As have other presidents who followed. A law was passed in 1971 that established the approvals needed. At this point, the White House is a historical landmark/museum, so there is a process in place to go through before altering it. All preceding renovations have followed the established process. There are at least five different reviews required, including environmental impact, preservation of important relics/materials, and Congressional approval.
TFG has done none of that. He lied about his intentions and sent in the bulldozers. At first, the East Wing wasn’t going to be touched. That changed to they might take a little off the end, but do no major harm. And by now, we can see that that was 100% bullshit, because the East Wing is gone. Just, gone.
I also understand that this wing was built when asbestos was the standard in fireproofing. Tearing it down might well unleash a torrent of cancer and serious breathing problems, because there has been no mitigation of airborne particles at all. The whole building should have been netted off before destruction, but TFG doesn’t believe in environmental safety (just as long as it’s someone else who’s suffering for it.)
One angle I haven’t seen yet is the fact that the First Lady’s staff operated out of the East Wing. I know the current First Lady wants nothing to do with the role, but this action affects every subsequent First Lady and their staff. They will literally have no office from which to work. Granted, that may suit future MAGA administrations just fine, as they prefer the little wives to stay busy creating and tending to more babies rather than to worry their pretty little heads about doing any work from an office.

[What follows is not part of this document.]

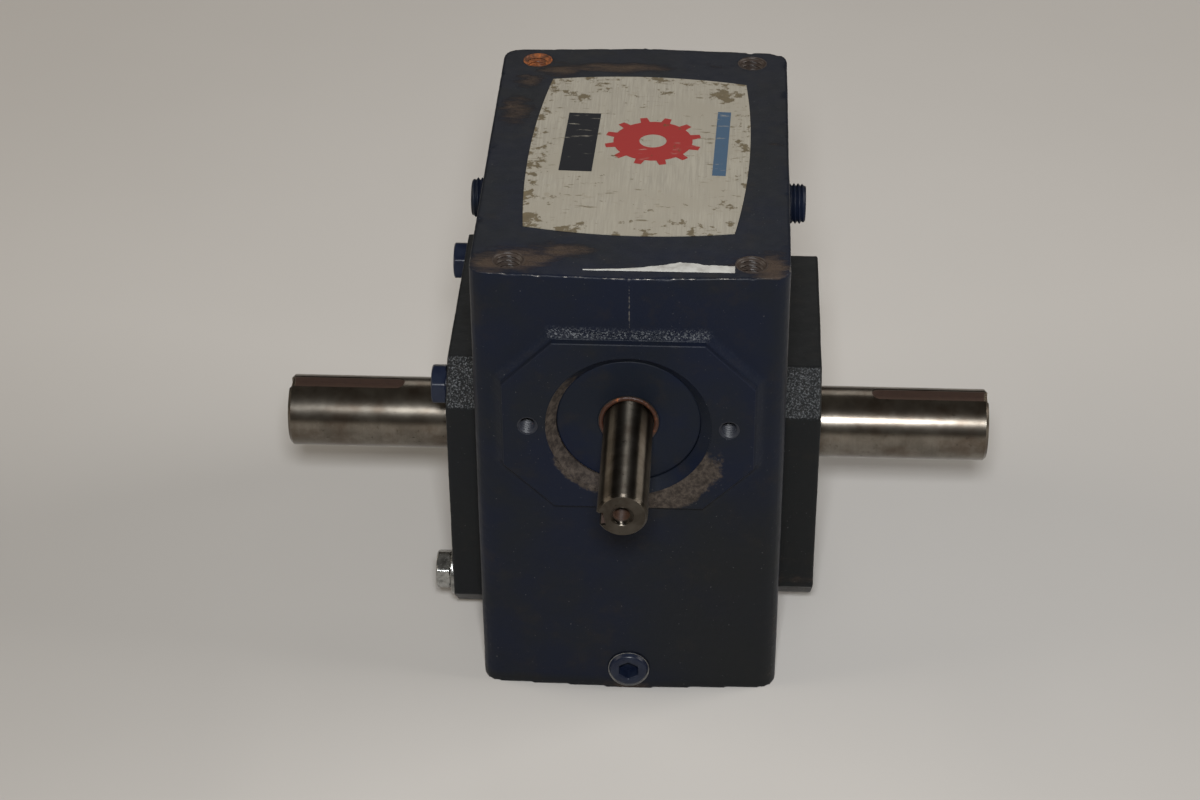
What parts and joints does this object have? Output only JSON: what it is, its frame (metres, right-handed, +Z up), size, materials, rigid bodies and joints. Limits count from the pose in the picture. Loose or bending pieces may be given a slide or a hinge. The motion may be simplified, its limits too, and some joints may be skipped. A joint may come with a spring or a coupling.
{
  "type": "worm gear reducer",
  "caption": "Right-angle worm gear reducer in a cast block housing, with a keyed input shaft in front and a keyed output shaft through both sides.",
  "frame": {"origin": "centre of the base face and of its four tapped holes", "axes": "+X along the output shaft to the right, -Y along the input shaft towards its end, +Z up"},
  "size_m": [0.2482, 0.2066, 0.1674],
  "materials": {
    "navy_paint": "semi-gloss enamel over casting",
    "cast_paint": "dark enamel over rough casting",
    "shaft_steel": "ground, lightly tarnished",
    "worm_steel": "dark oiled steel",
    "bearing_steel": "ground",
    "zinc": "zinc plated",
    "bronze": "machined bronze",
    "cast_iron": "as cast",
    "rubber": "matte",
    "sealant": "cured silicone",
    "label": "printed brushed foil"
  },
  "bodies": {
    "housing": {"housing": "navy_paint", "left_cover": "cast_paint", "cover_gasket": "sealant", "cover_bolts": "navy_paint", "replacement_bolt": "zinc", "replacement_washer": "zinc", "input_seal_case": "navy_paint", "input_seal_lip": "rubber", "input_seal_spring": "bearing_steel", "front_retaining_ring": "worm_steel", "front_outer_race": "bearing_steel", "rear_outer_race": "bearing_steel", "rear_retaining_ring": "worm_steel", "rear_end_cap": "navy_paint", "left_bearing_cup": "bearing_steel", "right_bearing_cup": "bearing_steel", "left_seal_case": "navy_paint", "left_seal_lip": "rubber", "left_seal_spring": "bearing_steel", "right_seal_case": "navy_paint", "right_seal_lip": "rubber", "right_seal_spring": "bearing_steel", "left_plug": "navy_paint", "right_plug": "navy_paint", "drain_plug": "navy_paint", "name_plate": "label"},
    "output": {"output_shaft": "shaft_steel", "wheel_key": "worm_steel", "wheel_hub": "cast_iron", "wheel_rim": "bronze", "left_spacer": "shaft_steel", "right_spacer": "shaft_steel", "left_bearing_cone": "bearing_steel", "right_bearing_cone": "bearing_steel"},
    "worm": {"worm_shaft": "worm_steel", "worm_snap_ring": "worm_steel", "front_inner_race": "bearing_steel", "rear_inner_race": "bearing_steel"},
    "left_roller_set": {"left_rollers": "bearing_steel", "left_roller_cage": "bearing_steel"},
    "right_roller_set": {"right_rollers": "bearing_steel", "right_roller_cage": "bearing_steel"},
    "front_ball_set": {"front_balls": "bearing_steel", "front_ball_cage": "bronze"},
    "rear_ball_set": {"rear_balls": "bearing_steel", "rear_ball_cage": "bronze"}
  },
  "joints": [
    {"name": "output_spin", "type": "hinge", "parent": "housing", "child": "output", "pos_m": [0, 0, 0.06], "axis": [1, 0, 0], "continuous": true},
    {"name": "input_spin", "type": "hinge", "parent": "housing", "child": "worm", "pos_m": [0, 0, 0.1124], "axis": [0, 1, 0], "continuous": true},
    {"name": "left_rollers_spin", "type": "hinge", "parent": "housing", "child": "left_roller_set", "pos_m": [-0.0473, 0, 0.06], "axis": [1, 0, 0], "continuous": true},
    {"name": "right_rollers_spin", "type": "hinge", "parent": "housing", "child": "right_roller_set", "pos_m": [0.0473, 0, 0.06], "axis": [1, 0, 0], "continuous": true},
    {"name": "front_balls_spin", "type": "hinge", "parent": "housing", "child": "front_ball_set", "pos_m": [0, -0.0598, 0.1124], "axis": [0, 1, 0], "continuous": true},
    {"name": "rear_balls_spin", "type": "hinge", "parent": "housing", "child": "rear_ball_set", "pos_m": [0, 0.0598, 0.1124], "axis": [0, 1, 0], "continuous": true}
  ],
  "couplings": [
    {"joint": "input_spin", "follows": "output_spin", "ratio": 30},
    {"joint": "left_rollers_spin", "follows": "output_spin", "ratio": 0.4321},
    {"joint": "right_rollers_spin", "follows": "output_spin", "ratio": 0.4321},
    {"joint": "front_balls_spin", "follows": "output_spin", "ratio": 11.687},
    {"joint": "rear_balls_spin", "follows": "output_spin", "ratio": 11.687}
  ]
}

His apologists try to bring up the fact that it’s being paid for by the private sector. That does not relieve my suspicions at all. That just means that the Grift House is open for business. If you’ve seen the list of “donors,” you can see that just about everyone has had or will have business before the administration. “You want your project approved by my government, you have to pay.”
They might as well call it the Olde Quid Pro Quo Room.

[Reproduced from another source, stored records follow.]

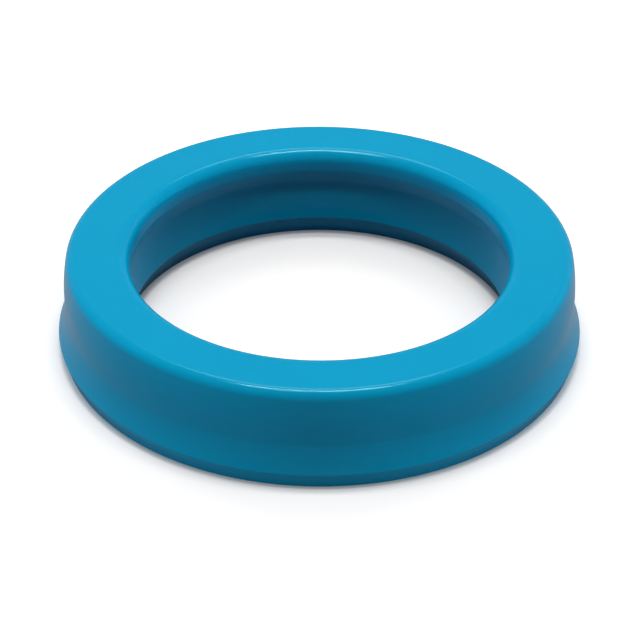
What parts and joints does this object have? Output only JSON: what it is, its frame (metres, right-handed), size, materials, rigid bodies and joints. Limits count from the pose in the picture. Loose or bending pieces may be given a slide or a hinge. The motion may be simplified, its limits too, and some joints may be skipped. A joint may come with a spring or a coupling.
{
  "type": "u cup seal",
  "caption": "Blue moulded ring with a U-shaped groove between flared lips, sealing a sliding rod in its housing.",
  "frame": {"origin": "centre of the ring, in the plane of the lips' ends", "axes": "+Z along the ring's axis, from the lips to the heel; +X and +Y are radii"},
  "size_m": [0.062, 0.062, 0.012],
  "materials": {
    "polyurethane": "satin"
  },
  "bodies": {
    "root": {"u_cup_seal": "polyurethane"}
  },
  "joints": []
}
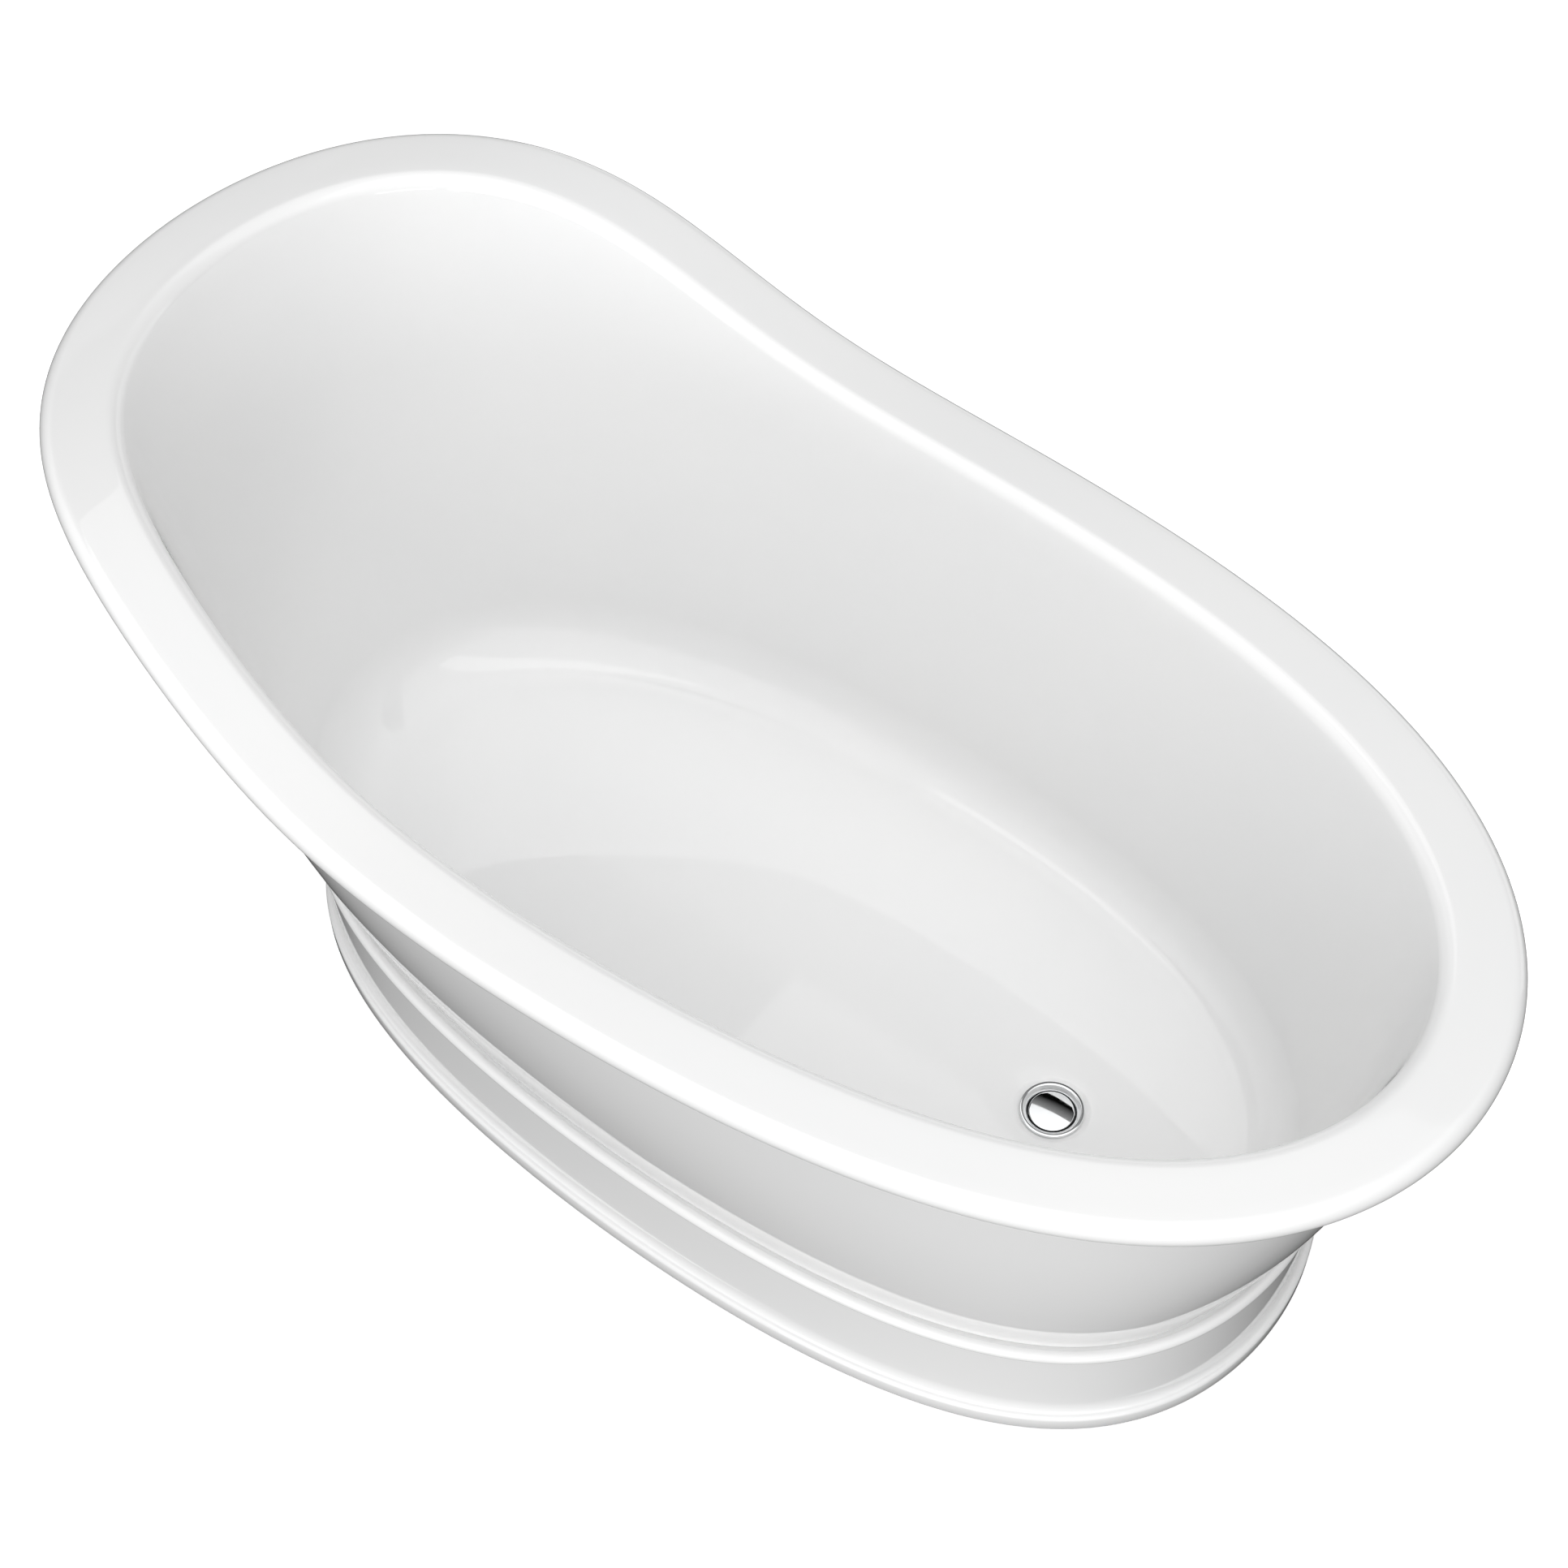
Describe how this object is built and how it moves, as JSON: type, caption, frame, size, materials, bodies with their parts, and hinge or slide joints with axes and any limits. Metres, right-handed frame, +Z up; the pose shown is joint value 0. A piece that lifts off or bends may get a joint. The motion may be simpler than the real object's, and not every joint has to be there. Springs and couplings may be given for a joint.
{
  "type": "freestanding bathtub",
  "caption": "Freestanding slipper bathtub with one raised back, rolled rim, double-skinned body, oval plinth, levelling feet and press-to-open waste.",
  "frame": {"origin": "on the floor, midway between the two ends and the two sides of the rim", "axes": "+X towards the foot end with the waste, -X towards the raised back, +Y across the width, +Z up"},
  "size_m": [1.6, 0.8854, 0.7606],
  "materials": {
    "white_acrylic": "high-gloss white sanitary acrylic",
    "timber": "raw moisture-resistant board",
    "frame_steel": "black powder coat",
    "zinc_steel": "bright zinc plating",
    "rubber": "matt black rubber",
    "chrome": "polished chrome plate",
    "nylon": "natural nylon",
    "brass": "machined brass"
  },
  "bodies": {
    "tub": {"basin": "white_acrylic", "apron": "white_acrylic", "plinth": "white_acrylic", "rim_batten": "timber", "base_board": "timber", "rail_left": "frame_steel", "rail_right": "frame_steel", "crossbar_head": "frame_steel", "crossbar_middle": "frame_steel", "crossbar_foot": "frame_steel", "rivet_nuts": "zinc_steel", "frame_bolts": "zinc_steel", "board_screws": "zinc_steel", "plinth_brackets": "zinc_steel", "bracket_screws": "zinc_steel", "foot_weld_nuts": "zinc_steel", "foot_lock_nuts": "zinc_steel", "flange_gasket": "rubber", "waste_flange": "chrome", "waste_seal": "rubber", "friction_washer": "nylon", "back_nut": "chrome", "cartridge_body": "brass", "cartridge_cap": "brass", "plug_spring": "zinc_steel"},
    "plug": {"plug_stem": "zinc_steel", "plug_seal": "rubber", "plug_cap": "chrome"},
    "screw_foot_head_left": {"foot_stud_head_left": "zinc_steel", "foot_pad_head_left": "rubber"},
    "screw_foot_head_right": {"foot_stud_head_right": "zinc_steel", "foot_pad_head_right": "rubber"},
    "screw_foot_middle": {"foot_stud_middle": "zinc_steel", "foot_pad_middle": "rubber"},
    "screw_foot_foot_left": {"foot_stud_foot_left": "zinc_steel", "foot_pad_foot_left": "rubber"},
    "screw_foot_foot_right": {"foot_stud_foot_right": "zinc_steel", "foot_pad_foot_right": "rubber"}
  },
  "joints": [
    {"name": "plug_press", "type": "slide", "parent": "tub", "child": "plug", "axis": [0, 0, 1], "range_m": [0, 0.0095], "deforming": ["plug_spring"]},
    {"name": "screw_foot_head_left", "type": "slide", "parent": "tub", "child": "screw_foot_head_left", "axis": [0, 0, 1], "range_m": [-0.02, 0.01]},
    {"name": "screw_foot_head_right", "type": "slide", "parent": "tub", "child": "screw_foot_head_right", "axis": [0, 0, 1], "range_m": [-0.02, 0.01]},
    {"name": "screw_foot_middle", "type": "slide", "parent": "tub", "child": "screw_foot_middle", "axis": [0, 0, 1], "range_m": [-0.02, 0.01]},
    {"name": "screw_foot_foot_left", "type": "slide", "parent": "tub", "child": "screw_foot_foot_left", "axis": [0, 0, 1], "range_m": [-0.02, 0.01]},
    {"name": "screw_foot_foot_right", "type": "slide", "parent": "tub", "child": "screw_foot_foot_right", "axis": [0, 0, 1], "range_m": [-0.02, 0.01]}
  ]
}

Now, when all this started to bubble up, my first thought was, “Why would he care so much about a mere ballroom? The White House has been hosting fancy dinners for foreign dignitaries for decades. Why not just put up a couple of giant portraits of the would-be king, himself, slap some gold shit around the edges, and call it a day?”
No, there had to be more. Since he was having it all rebuilt from scratch, I figured there would have to be some secret “special rooms,” something he’d need to be off the books. Something like a protective bunker, something built with today’s best tech, where he could hide out indefinitely, all the while being able to surveil his domain and keep track of what’s being shown on TV. Maybe even have a studio in there from where he could get himself onto Fox and Friends. He could install a special safe to hold the Epstein files that only he could access. And, of course, his own McDonald’s.
Then over the weekend, posts began to appear on social media describing that very thing. What I didn’t know was that the East Wing was already home to the existing emergency bunker, from which he hid out during various riots and uprisings.
Now it all made sense. He knows he’s about to screw with the next elections (if not postpone them indefinitely) and that it would be too unpopular, even with Republicans. He’d need a place to ride out the storm, but in the style with which he is accustomed. (“Bring in some more gold shit! And let’s set up that hotline to McDonald’s!”) He’ll also need it to be impenetrable, so that neither angry mobs nor his own disgruntled troops could easily drag him out of it.
I hope the next non-MAGA president, whenever that will come to pass, will make it his mission on Day One to knock that fucking thing down and build something proper. Something fun and useful. Something everyone can get behind. Like… the People’s Taco Bar! Step right up and have a taco. Unlimited toppings, too! Whether a tourist, local resident, or homeless veteran, free tacos for everyone. Maybe some soft-serve for dessert, too.
At least, it will serve a worthy purpose rather than appease a spoiled child’s ego.